As I've understood Seurat properly, in the initial steps, it performs scaling and centering of the data so that your data resembles a normal distribution using the ScaleData()
function. If this is the case, then why does the default test for differential expression have the Wilcoxon test when it is a non-parametric test? would it not be better off to use DESeq2 instead and trust the results from DESeq2?
Please do correct me if i'm going wrong in my understanding anywhere here.
Thank you. Suvi
If you interpret the hundreds of cells you have per sample as replicates, there shouldn't be much need for the sophisticated modelling that DESeq2 does to overcome the typical limitations of bulk RNA-seq data (namely: lack of replicates). A t-test (or, alternatively, Wilcoxon test) usually works fine if you have hundreds of replicates per gene. That being said, DESeq would use the raw read counts, too, not the scaled data.
so which results should i report? the one from Wilcoxon test or from DESeq2? Also the number of differentially expressed genes I get from DESeq2 is way more than the number of genes I get from the Wilcoxon test, so I don't know which ones to trust. i.e. - the genes I'm looking into is gets detected only when I use DESeq2 and not Wilcoxon test. So, I don't know what to do.
in silico there isn't that much you can do at a single-gene level, but if you're interested in just a single gene, I would strongly recommend to look at the expression pattern of your gene of interest in the groups you're comparing. Get an idea of why that gene seems to be borderline DE as it is being missed by one method. That means, looking at both raw counts as well as normalized data may be helpful.
The only way to know whether your gene is biologically important for whatever conditions you're looking at is to set up an appropriate experiment.
I see, thank you for the explanation.

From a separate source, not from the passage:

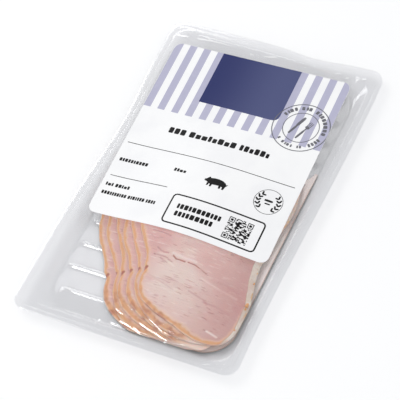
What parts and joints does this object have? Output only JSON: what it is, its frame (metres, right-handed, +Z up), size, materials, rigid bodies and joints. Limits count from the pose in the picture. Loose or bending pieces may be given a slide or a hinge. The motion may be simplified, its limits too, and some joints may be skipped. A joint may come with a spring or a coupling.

My question still remains - which one do i pick for differential expression testing? Wilcoxon test or DESeq2?
My argument would be that it does not matter. It is more important to understand why the tests disagree for your specific gene IMO.
The only way to know that would be by doing what you suggested in your previous comments?
I'm sure there are more ways, but that's how I would start going about it, yes.